On the Loose: Not Child’s Play

The Indian school syllabus may be boring but it teaches life skills

 

 Indian education, Indian education curriculum, India schools, Western education, ICSE, CBSE teaching, boring teaching, Indian Express In the IGCSE and IB curriculums, children are encouraged to do their own research so the classroom has many diverse points of view in every subject.

An Indian origin student has sued Oxford University for 1 million pounds for “boring” teaching of modern history. Faiz Siddiqui, who graduated in 2000, claims the negligent college professor cost him a first-class degree and prevented him from having a successful career as a lawyer. His legal counsel said 13 of the 15 students who took the course (Indian imperial history) received their lowest mark in it showing “the standard of teaching was objectively unacceptable”.

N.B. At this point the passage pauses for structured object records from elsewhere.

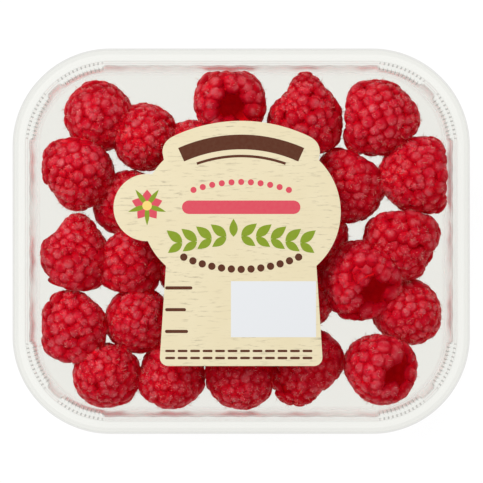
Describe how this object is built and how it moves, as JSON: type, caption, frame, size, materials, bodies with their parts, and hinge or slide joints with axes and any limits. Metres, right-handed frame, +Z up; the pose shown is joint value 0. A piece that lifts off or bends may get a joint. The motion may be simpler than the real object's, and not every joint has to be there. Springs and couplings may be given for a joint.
{
  "type": "punnet of raspberries",
  "caption": "Clear sealed plastic punnet holding a layer of raspberries under a film with a cream die-cut paper label",
  "frame": {"origin": "centre of the tray's underside", "axes": "+X along the tray's long side, +Y along its short side towards the label's head, +Z up out of the tray"},
  "size_m": [0.143, 0.1204, 0.03],
  "materials": {
    "clear_tray": "clear thermoformed plastic, glossy",
    "raspberry": "fresh fruit skin, soft sheen on each drupelet",
    "clear_film": "clear lidding film, glossy",
    "label_paper": "cream printed paper, satin"
  },
  "bodies": {
    "root": {"tray": "clear_tray", "berries": "raspberry", "film": "clear_film", "label": "label_paper"}
  },
  "joints": []
}
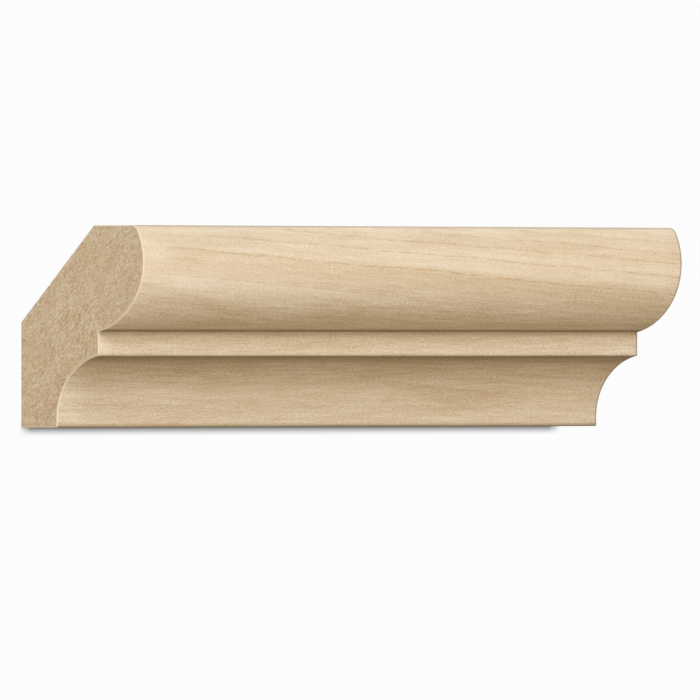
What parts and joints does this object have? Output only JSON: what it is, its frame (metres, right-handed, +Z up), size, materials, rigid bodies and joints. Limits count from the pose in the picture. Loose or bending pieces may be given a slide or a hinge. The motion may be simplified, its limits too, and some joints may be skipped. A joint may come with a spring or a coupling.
{
  "type": "crown moulding piece",
  "caption": "Short straight length of crown moulding with ovolo, fillet and cove, fibreboard wrapped in pale maple veneer, ends cut square, back chamfered for the wall and ceiling corner.",
  "frame": {"origin": "middle of the flat wall face of the fibreboard core, halfway along the length", "axes": "+X along the moulding, +Y out of the back towards the wall, +Z up towards the ceiling; the moulded face looks towards -Y"},
  "size_m": [0.305, 0.0483, 0.065],
  "materials": {
    "fibreboard": "matt, saw-cut medium-density fibreboard with short matted fibres",
    "maple_veneer": "pale plain-sliced maple, sanded smooth, thin satin clear coat"
  },
  "bodies": {
    "root": {"fibreboard_core": "fibreboard", "maple_veneer": "maple_veneer"}
  },
  "joints": []
}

In India, this is a situation unlikely to arise since too few of us have experienced such high standards of tuition that we’d be able to call out a especially lousy teacher when we saw one. Even those of us who were fortunate enough to go to the so-called best schools in cities like Delhi were nameless, faceless, roll numbers in an endless sea of humanity. There was only one teacher, trying valiantly to get through to 50 kids in a classroom. A thankless task, since it’s so difficult to have even two children in the same mental space at the same time. Sections routinely went up to G. The only teacher I remember from my school years, quite fondly I might add, was a Math tutor who used to twist my ears when I got a sum wrong. He had a terrifying passion for the subject and was undeterred by listless, dispassionate pupils. Those days there was just one yardstick for success — academic excellence. If you were an average student you were destined to obscurity, treated with benign indifference by teachers and classmates alike.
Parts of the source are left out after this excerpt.